> WRITTEN PROBLEM
For each line in the data below that holds "imported", return a copy.

> MATERIAL
┄┄┄┄┄┄┄┄┄┄┄┄┄┄┄┄┄┄┄┄
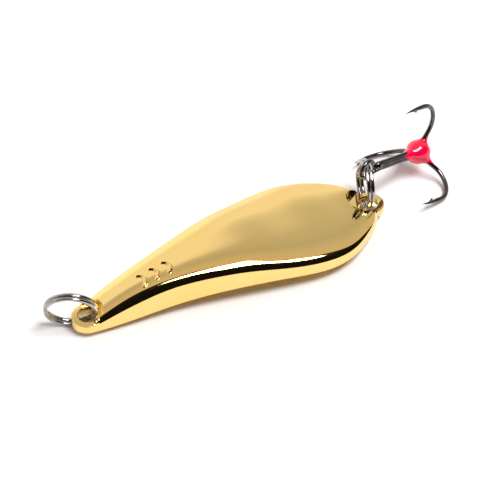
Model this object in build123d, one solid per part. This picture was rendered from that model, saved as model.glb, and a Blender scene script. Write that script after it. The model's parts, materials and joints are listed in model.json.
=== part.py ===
from build123d import *
from math import copysign, cos, pi, radians, sin
import os

# Spoon lure: a cast metal body, a split ring through each end, and a treble hook on the wide end's ring.
# Millimetres. +X runs from the line end to the hook end, +Y across the body, +Z up. The lure lies on the
# plane z = 0. The geometry is worked out from the axis of the line hole, and everything is moved at the
# end so that the origin is under the middle of the whole lure.

os.makedirs("parts", exist_ok=True)

# ---- Body --------------------------------------------------------------------------------------------
hole_spacing = 48.7          # line hole to hook hole
line_hole_r = 1.5
hook_hole_r = 1.45
line_tab_r = 2.5
hook_tab_r = 2.4
line_tab_underside = 0.8
line_tab_thickness = 1.4
hook_tab_underside = 1.2
hook_tab_thickness = 1.15
line_recess_r = 2.1          # flat seat sunk into the thick end around the line hole
hook_recess_r = 2.95         # wider seat around the hook hole, set back into the body
hook_recess_setback = 0.6

# Sections of the casting: distance from the line hole, half width, underside height, top height.
body_sections = [
    (0.3, 2.54, 0.85, 2.7),
    (2.0, 2.8, 0.9, 3.45),
    (4.0, 3.1, 1.0, 4.25),
    (7.0, 3.55, 1.2, 5.25),
    (12.0, 4.3, 1.7, 6.2),
    (18.0, 5.7, 2.3, 6.8),
    (24.0, 7.27, 2.55, 6.7),
    (30.0, 8.67, 2.35, 5.7),
    (36.0, 9.5, 1.95, 5.0),
    (41.0, 8.68, 2.0, 4.3),
    (45.0, 6.4, 2.05, 3.9),
    (47.2, 4.5, 1.8, 3.45),
    (48.7, 2.6, 1.45, 2.9),
]
section_power = 4.0          # 2 would be an ellipse; higher is squarer
section_splits = (0, 50, 130, 180)   # degrees round the outline where its side, top and side meet
section_steps = 6
hollow_wall = 1.3            # rim left round the hollow in the underside
hollow_roof = 1.8            # metal left above it
hollow_from = 2              # first and last section that the hollow reaches, by number
hollow_to = 10
hollow_mouth = 0.5           # how far the hollow's cutter reaches below the underside

# Raised scales near the line end.
scale_count = 3
scale_first_x = 9.4
scale_y = -0.8
scale_pitch = 2.1
scale_r = 1.5
scale_band = 0.5
scale_height = 0.3
scale_root_z = 4.8           # inside the metal above the hollow
scale_span = 130             # degrees of arc

# ---- Split rings -------------------------------------------------------------------------------------
ring_r = 3.7                 # to the middle of the wire
ring_wire_radial = 0.55
ring_wire_axial = 0.58
ring_wire_corner = 0.2
ring_turn_gap = 0.04
ring_ramp = 36               # degrees over which the wire steps from one turn to the other

# Where each ring bears on its tab's rim, outward from the hole, and where its centre is from there (out, up).
line_ring_bearing = 2.0
hook_ring_bearing = 1.93
ring_centre_out = 0.35
ring_centre_up = 2.4

line_ring_direction = 149    # degrees from +X of the way the ring leaves the line hole
line_ring_lean = -17         # degrees that its top leans from upright, towards -Y
hook_ring_direction = 72
hook_ring_lean = 0

# ---- Treble hook -------------------------------------------------------------------------------------
hook_wire_r = 0.35
bundle_r = 0.42              # shank axis to each of the three wires
eye_r = 1.4                  # to the middle of the wire
eye_to_bead = 12.4
eye_on_ring = -14            # degrees round the hook ring from its top, towards the body
shank_yaw = 15
shank_pitch = 16.2           # down from level
single_wire_start = 2.3
# Bend of one hook: along the shank from the bead's centre, and out from the shank.
bend_points = [(1.0, 2.75), (1.6, 4.1), (1.5, 6.0), (0.5, 7.6), (-0.7, 8.3), (-2.6, 8.45)]
bend_start = -1.0
point_base = (-2.6, 8.45)
point_tip = (-6.0, 8.2)
point_tip_r = 0.03
barb_length = 1.0
barb_rise = 0.42
barb_width = 0.22
barb_from_base = 0.5
braze_r = 0.6
bead_r = 2.0
bead_cone_length = 2.6
bead_cone_tip_r = 0.85


def section_point(angle, x, half_width, underside, top):
    """A point on the section's outline: angle 0 is the +Y foot, 90 degrees the crown, 180 the -Y foot."""
    across = half_width * copysign(abs(cos(angle)) ** (2 / section_power), cos(angle))
    rise = (top - underside) * max(sin(angle), 0.0) ** (2 / section_power)
    return Vector(x, across, underside + rise)


def outline_direction(angle, section):
    """The way the outline runs at an angle, upright at both feet."""
    if angle <= 0:
        return Vector(0, 0, 1)
    if angle >= pi:
        return Vector(0, 0, -1)
    step = 0.001
    return section_point(angle + step, *section) - section_point(angle - step, *section)


def body_section(*section):
    """A face across the casting: flat underside, steep sides, rounded shoulders and a crowned top."""
    edges = []
    for first, last in zip(section_splits[:-1], section_splits[1:]):
        step = (last - first) / section_steps
        angles = [radians(first + step * number) for number in range(section_steps + 1)]
        edges.append(Spline(
            *[section_point(angle, *section) for angle in angles],
            tangents=(outline_direction(angles[0], section), outline_direction(angles[-1], section)),
        ))
    edges.append(Line(section_point(pi, *section), section_point(0, *section)))
    return make_face(Curve() + edges)


def upright_disc(x, radius, low, high):
    """A cylinder about a vertical axis through the lure's centre line."""
    return Pos(x, 0, (low + high) / 2) * Cylinder(radius, high - low)


def raised_scale(x):
    """One fish-scale crescent, taller than the casting and rooted in it."""
    ring = Circle(scale_r) - Circle(scale_r - scale_band)
    wedge_reach = 3 * scale_r
    half = radians(scale_span / 2)
    wedge = make_face(Polyline(
        (0, 0),
        (wedge_reach * cos(half), wedge_reach * sin(half)),
        (wedge_reach * cos(half), -wedge_reach * sin(half)),
        close=True,
    ))
    return Pos(x - scale_r, scale_y, scale_root_z) * extrude(ring & wedge, 10)


def make_body():
    faces = [body_section(*section) for section in body_sections]
    casting = loft(faces)
    hollow_faces = [
        body_section(x, half_width - hollow_wall, underside - hollow_mouth, top - hollow_roof)
        for x, half_width, underside, top in body_sections[hollow_from:hollow_to]
    ]
    line_tab_top = line_tab_underside + line_tab_thickness
    hook_tab_top = hook_tab_underside + hook_tab_thickness
    ceiling = 20
    casting -= loft(hollow_faces)
    casting += upright_disc(0, line_tab_r, line_tab_underside, line_tab_top)
    casting += upright_disc(hole_spacing, hook_tab_r, hook_tab_underside, hook_tab_top)
    casting -= upright_disc(0, line_recess_r, line_tab_top, ceiling)
    casting -= upright_disc(hole_spacing - hook_recess_setback, hook_recess_r, hook_tab_top, ceiling)
    raised_faces = [
        body_section(x, half_width, underside, top + scale_height)
        for x, half_width, underside, top in body_sections[1:7]
    ]
    raised_skin = loft(raised_faces)
    for number in range(scale_count):
        casting += raised_scale(scale_first_x + number * scale_pitch) & raised_skin
    casting -= upright_disc(0, line_hole_r, -1, ceiling)
    casting -= upright_disc(hole_spacing, hook_hole_r, -1, ceiling)
    return casting


def make_split_ring():
    """Two flat turns of wire about +Z, joined by a short ramp, centred on the origin."""
    half_pitch = (ring_wire_axial + ring_turn_gap) / 2
    half_ramp = ring_ramp / 2

    def place(angle, z):
        return Vector(ring_r * cos(radians(angle)), ring_r * sin(radians(angle)), z)

    def heading(angle):
        return Vector(-sin(radians(angle)), cos(radians(angle)), 0)

    turns = [
        ThreePointArc(place(half_ramp, z), place(180, z), place(360 - half_ramp, z))
        for z in (-half_pitch, half_pitch)
    ]
    ramp = Spline(
        place(-half_ramp, -half_pitch), place(half_ramp, half_pitch),
        tangents=(heading(-half_ramp), heading(half_ramp)),
    )
    start = Plane(origin=turns[0] @ 0, x_dir=place(half_ramp, 0), z_dir=heading(half_ramp))
    profile = RectangleRounded(ring_wire_radial, ring_wire_axial, ring_wire_corner)
    return sweep(start * profile, path=Wire([turns[0], ramp, turns[1]]))


def ring_plane(hole_x, tab_mid_z, bearing, direction, lean):
    """The ring's plane: its X points out from the hole, its Y up the ring, its origin is the ring's centre."""
    out = Vector(cos(radians(direction)), sin(radians(direction)), 0)
    level = out.cross(Vector(0, 0, 1))
    up = Vector(0, 0, 1) * cos(radians(lean)) + level * sin(radians(lean))
    pivot = Vector(hole_x, 0, tab_mid_z) + out * bearing
    centre = pivot + out * ring_centre_out + up * ring_centre_up
    return pivot, Plane(origin=centre, x_dir=out, z_dir=out.cross(up))


def treble_plane(eye_centre):
    """The treble's plane: its X runs down the shank from the eye, its Z towards the upper hook."""
    yaw = radians(shank_yaw)
    pitch = radians(shank_pitch)
    along = Vector(cos(pitch) * cos(yaw), cos(pitch) * sin(yaw), -sin(pitch))
    upper = Vector(sin(pitch) * cos(yaw), sin(pitch) * sin(yaw), cos(pitch))
    return Plane(origin=eye_centre, x_dir=along, z_dir=upper)


def hook_wire(shank_start):
    """One hook in the XZ plane, with its shank straight wire starting at shank_start."""
    bend_x = eye_to_bead + bend_start
    shank = Line((shank_start, 0, bundle_r), (bend_x, 0, bundle_r))
    curve_points = [(bend_x, 0, bundle_r)]
    curve_points += [(eye_to_bead + along, 0, out) for along, out in bend_points]
    lean = (point_tip[0] - point_base[0], 0, point_tip[1] - point_base[1])
    bend = Spline(*curve_points, tangents=((1, 0, 0), lean))
    start = Plane(origin=(shank_start, 0, bundle_r), z_dir=(1, 0, 0))
    wire = sweep(start * Circle(hook_wire_r), path=Wire([shank, bend]))
    length = Vector(*lean).length
    base = Plane(origin=(eye_to_bead + point_base[0], 0, point_base[1]), z_dir=lean)
    point = base * Pos(0, 0, length / 2) * Cone(hook_wire_r, point_tip_r, length)
    return wire + point + barb()


def barb():
    """A thin fin cut up from the inner side of the point, its tip towards the bend."""
    start_x = eye_to_bead + point_base[0] - barb_from_base
    inner = point_base[1]
    outline = make_face(Polyline(
        (start_x, inner - hook_wire_r - barb_rise / 2),
        (start_x - barb_length, inner - hook_wire_r / 2),
        (start_x - barb_length * 0.6, inner),
        (start_x - barb_length * 0.3, inner - hook_wire_r / 2),
        close=True,
    ))
    fin = Plane.XZ * outline
    return extrude(fin, barb_width / 2, both=True)


def make_treble():
    """The treble's four pieces, in the treble's own plane."""
    hooks = [Rot(angle, 0, 0) * hook_wire(single_wire_start - 0.8) for angle in (120, 240)]
    eye = Plane.XZ * Torus(eye_r, hook_wire_r)
    double = eye + hooks[0] + hooks[1]
    single = hook_wire(single_wire_start)
    wires = double + single
    braze_length = eye_to_bead - eye_r
    braze = Pos(eye_r + braze_length / 2, 0, 0) * Rot(0, 90, 0) * Cylinder(braze_r, braze_length)
    cone = Rot(0, -90, 0) * Cone(bead_r * 0.86, bead_cone_tip_r, bead_cone_length)
    cone_x = eye_to_bead - bead_r * 0.5 - bead_cone_length / 2
    bead = Pos(eye_to_bead, 0, 0) * Sphere(bead_r) + Pos(cone_x, 0, 0) * cone
    return double, single, braze - wires - bead, bead - wires


# ---- Assembly ----------------------------------------------------------------------------------------
line_tab_mid = line_tab_underside + line_tab_thickness / 2
hook_tab_mid = hook_tab_underside + hook_tab_thickness / 2
line_pivot, line_plane = ring_plane(
    0, line_tab_mid, line_ring_bearing, line_ring_direction, line_ring_lean
)
hook_pivot, hook_plane = ring_plane(
    hole_spacing, hook_tab_mid, hook_ring_bearing, hook_ring_direction, hook_ring_lean
)
split_ring = make_split_ring()
eye_angle = radians(eye_on_ring)
eye_centre = hook_plane.from_local_coords(Vector(ring_r * sin(eye_angle), ring_r * cos(eye_angle), 0))
eye_axis = hook_plane.x_dir * cos(eye_angle) - hook_plane.y_dir * sin(eye_angle)
shank_plane = treble_plane(eye_centre)
double_hook, single_hook, braze_fill, resin_bead = make_treble()

nodes = {
    "spoon_body": make_body(),
    "line_split_ring": line_plane.location * split_ring,
    "hook_split_ring": hook_plane.location * split_ring,
    "double_hook": shank_plane.location * double_hook,
    "single_hook": shank_plane.location * single_hook,
    "braze_fill": shank_plane.location * braze_fill,
    "resin_bead": shank_plane.location * resin_bead,
}

whole = Compound(children=[Compound(node.solids()) for node in nodes.values()]).bounding_box()
shift = Vector(-whole.center().X, -whole.center().Y, -whole.min.Z)
for name, node in nodes.items():
    export_step(Pos(shift) * Compound(node.solids()), f"parts/{name}.step")
    print(f"{name}: {len(node.solids())} solid, {node.volume:.1f} mm3")


def placed(point):
    return [round(value, 3) for value in (point + shift)]


print("size", whole.size, "shift", shift)
print("line ring centre", placed(line_plane.origin))
print("line ring pivot", placed(line_pivot), "axis", line_plane.z_dir)
print("hook ring pivot", placed(hook_pivot), "axis", hook_plane.z_dir)
print("eye centre", placed(eye_centre), "axis", eye_axis)
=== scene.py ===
import json
import math

import bmesh
import bpy
import numpy as np
from mathutils import Matrix, Vector


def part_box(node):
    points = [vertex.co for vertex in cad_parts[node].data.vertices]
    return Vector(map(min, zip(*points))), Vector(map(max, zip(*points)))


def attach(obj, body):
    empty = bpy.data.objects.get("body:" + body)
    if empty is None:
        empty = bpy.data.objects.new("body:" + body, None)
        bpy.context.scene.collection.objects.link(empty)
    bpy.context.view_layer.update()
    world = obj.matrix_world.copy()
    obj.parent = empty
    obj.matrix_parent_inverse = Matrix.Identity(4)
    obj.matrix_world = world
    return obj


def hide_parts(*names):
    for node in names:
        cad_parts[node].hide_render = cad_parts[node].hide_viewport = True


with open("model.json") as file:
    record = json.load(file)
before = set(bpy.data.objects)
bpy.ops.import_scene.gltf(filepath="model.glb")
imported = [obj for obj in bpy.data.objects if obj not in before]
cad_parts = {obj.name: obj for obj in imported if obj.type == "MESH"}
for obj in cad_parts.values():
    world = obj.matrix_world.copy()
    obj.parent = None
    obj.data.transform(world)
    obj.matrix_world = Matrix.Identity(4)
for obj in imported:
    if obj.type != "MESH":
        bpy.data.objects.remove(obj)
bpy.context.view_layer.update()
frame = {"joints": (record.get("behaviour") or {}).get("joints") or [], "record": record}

MM = 0.001
JOINTS = {joint["name"]: joint for joint in frame["joints"]}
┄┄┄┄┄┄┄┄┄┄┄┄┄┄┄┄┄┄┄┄
> ANSWER TO THE TASK
imported = [obj for obj in bpy.data.objects if obj not in before]
cad_parts = {obj.name: obj for obj in imported if obj.type == "MESH"}
for obj in imported:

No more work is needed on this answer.